↓↓↓
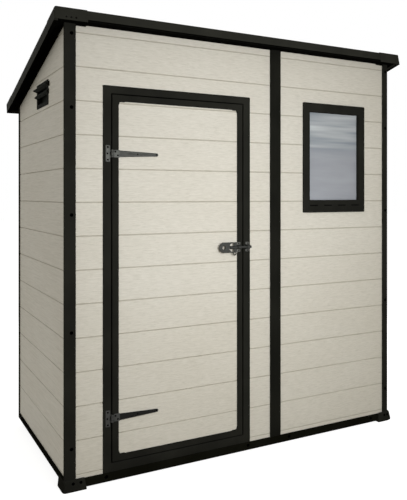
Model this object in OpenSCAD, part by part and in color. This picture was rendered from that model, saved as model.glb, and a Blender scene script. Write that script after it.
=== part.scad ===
// Resin pent shed: a small lean-to roofed store of twin-skin resin panels between dark posts.
// The front faces -Y, +X is to the right of someone facing the door, and the ground is Z = 0.
// The origin is under the middle of the roof's outline. All sizes are millimetres.

/* [Body] */
// Width across the outer faces of the corner posts
body_w = 1740; // [1600:5:1900]
// Depth across the outer faces of the corner posts
body_d = 1004; // [900:2:1200]
// Thickness of a wall panel
wall_t = 20; // [17:1:26]
// Width of a left corner post on the front or rear
left_post_w = 49; // [42:1:60]
// Width of a right corner post on the front or rear
right_post_w = 34; // [30:1:60]
// Width of a corner post on the side
post_side_w = 10; // [8:1:30]
// Radius of a corner post's outer corner
post_round = 2; // [1:0.5:6]
// How far the posts stand proud of the siding
post_proud = 7; // [4:1:12]
// Width of the middle posts' face
mid_post_w = 59.5; // [50:0.5:80]
// How far a middle post's face laps each panel beside it
mid_post_lap = 15; // [8:1:18]
// From the body's left side to the middle post
door_bay_w = 993.5; // [960:0.5:1030]

/* [Base] */
// Length of a foot along each side
foot_w = 98; // [70:1:120]
// Height of a foot's skirt
foot_h = 49; // [35:1:60]
// How far a foot stands out from the front of its post
foot_proud = 11; // [4:1:14]
// How far the left foot stands out from the side of its post
left_foot_out = 6; // [4:1:14]
// How far the right foot stands out from the side of its post
right_foot_out = 28; // [4:1:30]
// Thickness of a foot's sole, which holds the rails off the ground
sole_t = 6; // [4:1:15]
// Height of the front base rail
rail_h = 37; // [24:1:46]
// Height of a side or rear rail, which lies on the floor panel
side_rail_h = 25; // [18:1:40]
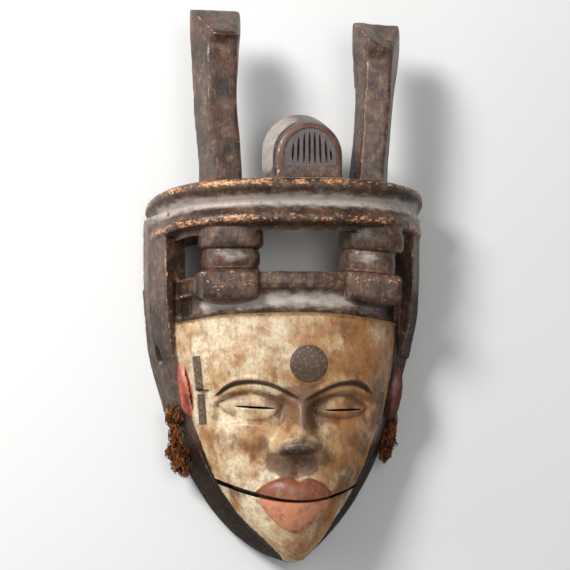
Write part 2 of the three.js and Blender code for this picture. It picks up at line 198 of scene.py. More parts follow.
↑↑↑
_Task to carry out_
Find the lines containing "picture" and list every one of them.

_Task response_
Model this object in OpenSCAD, part by part and in color. This picture was rendered from that model, saved as model.glb, and a Blender scene script. Write that script after it.
Write part 2 of the three.js and Blender code for this picture. It picks up at line 198 of scene.py. More parts follow.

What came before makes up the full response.